Problem requirements
Give all of the lines again exactly as they read.
------------------------------------------------
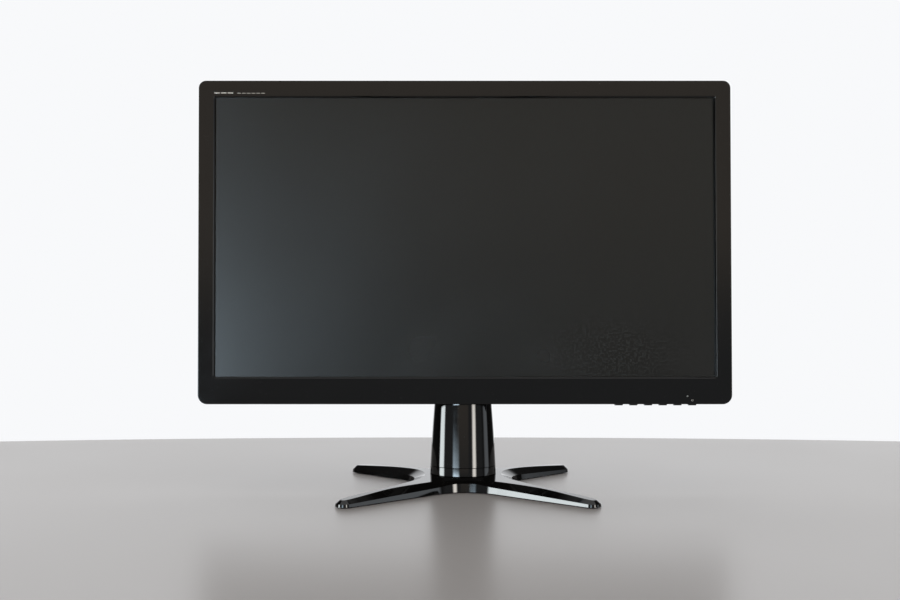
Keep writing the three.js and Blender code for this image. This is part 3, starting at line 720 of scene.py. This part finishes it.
def video_socket(word, x, half_housing, back, half_nose, rows, columns):
    """A blind-mate socket: its housing, hex jacks and tapered shell, and a block with its holes."""
    low, top, middle = BULGE["low"] + GAP, 30.0, (21.9 + back) / 2
    housing = ease(block((x - half_housing, x + half_housing), (21.9, back), (29, 42.6)), 0.4, 2)
    lean = 0.9
    outline = [(x - half_nose, middle + 4), (x + half_nose, middle + 4),
               (x + half_nose - lean, middle - 4), (x - half_nose + lean, middle - 4)]
    shell = ease(prism(outline, "Z", low, top), 0.7, 3)
    inside = [(x + (a - x) * (1 - 1.1 / half_nose), middle + (b - middle) * 0.82) for a, b in outline]
    shell = cut(shell, prism(inside, "Z", low - 1, top - 1))
    jacks = []
    for side in (-1, 1):
        centre = (x + side * (half_housing - 2.9), middle)
        jack = ease(lathe([(2.4, low), (2.4, top)], "Z", centre, 6), 0.25, 2)
        jacks.append(cut(jack, lathe([(1.3, low - 1), (1.3, low + 3)], "Z", centre, 20)))
    node = f"{word}_socket"
    place(merge([housing, shell, *jacks]), f"{word}_socket_shell", IN_PANEL, "panel",
          "bright_steel", [node])
    core = prism([(x + (a - x) * 0.98, middle + (b - middle) * 0.98) for a, b in inside], "Z",
                 low + 0.6, top - 0.4)
    holes = [lathe([(0.42, low - 1), (0.42, low + 3)], "Z",
                   (x + (column - (columns - 1) / 2) * 2.4, middle + (row - (rows - 1) / 2) * 2), 12)
             for row in range(rows) for column in range(columns)]
    place(cut(core, merge(holes)), f"{word}_socket_core", IN_PANEL, "panel", "satin_black", [node])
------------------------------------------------
Exercise solution
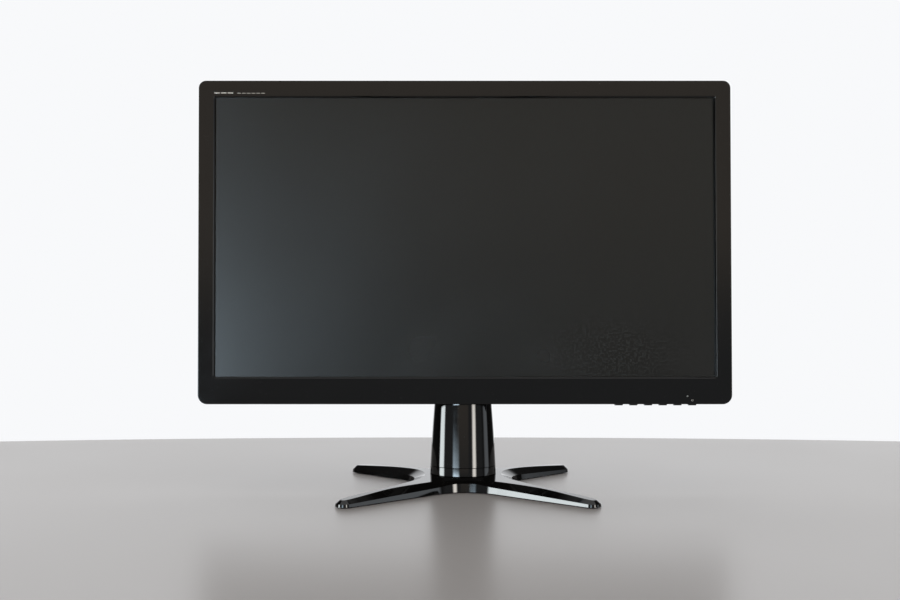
Keep writing the three.js and Blender code for this image. This is part 3, starting at line 720 of scene.py. This part finishes it.
def video_socket(word, x, half_housing, back, half_nose, rows, columns):
    """A blind-mate socket: its housing, hex jacks and tapered shell, and a block with its holes."""
    low, top, middle = BULGE["low"] + GAP, 30.0, (21.9 + back) / 2
    housing = ease(block((x - half_housing, x + half_housing), (21.9, back), (29, 42.6)), 0.4, 2)
    lean = 0.9
    outline = [(x - half_nose, middle + 4), (x + half_nose, middle + 4),
               (x + half_nose - lean, middle - 4), (x - half_nose + lean, middle - 4)]
    shell = ease(prism(outline, "Z", low, top), 0.7, 3)
    inside = [(x + (a - x) * (1 - 1.1 / half_nose), middle + (b - middle) * 0.82) for a, b in outline]
    shell = cut(shell, prism(inside, "Z", low - 1, top - 1))
    jacks = []
    for side in (-1, 1):
        centre = (x + side * (half_housing - 2.9), middle)
        jack = ease(lathe([(2.4, low), (2.4, top)], "Z", centre, 6), 0.25, 2)
        jacks.append(cut(jack, lathe([(1.3, low - 1), (1.3, low + 3)], "Z", centre, 20)))
    node = f"{word}_socket"
    place(merge([housing, shell, *jacks]), f"{word}_socket_shell", IN_PANEL, "panel",
          "bright_steel", [node])
    core = prism([(x + (a - x) * 0.98, middle + (b - middle) * 0.98) for a, b in inside], "Z",
                 low + 0.6, top - 0.4)
    holes = [lathe([(0.42, low - 1), (0.42, low + 3)], "Z",
                   (x + (column - (columns - 1) / 2) * 2.4, middle + (row - (rows - 1) / 2) * 2), 12)
             for row in range(rows) for column in range(columns)]
    place(cut(core, merge(holes)), f"{word}_socket_core", IN_PANEL, "panel", "satin_black", [node])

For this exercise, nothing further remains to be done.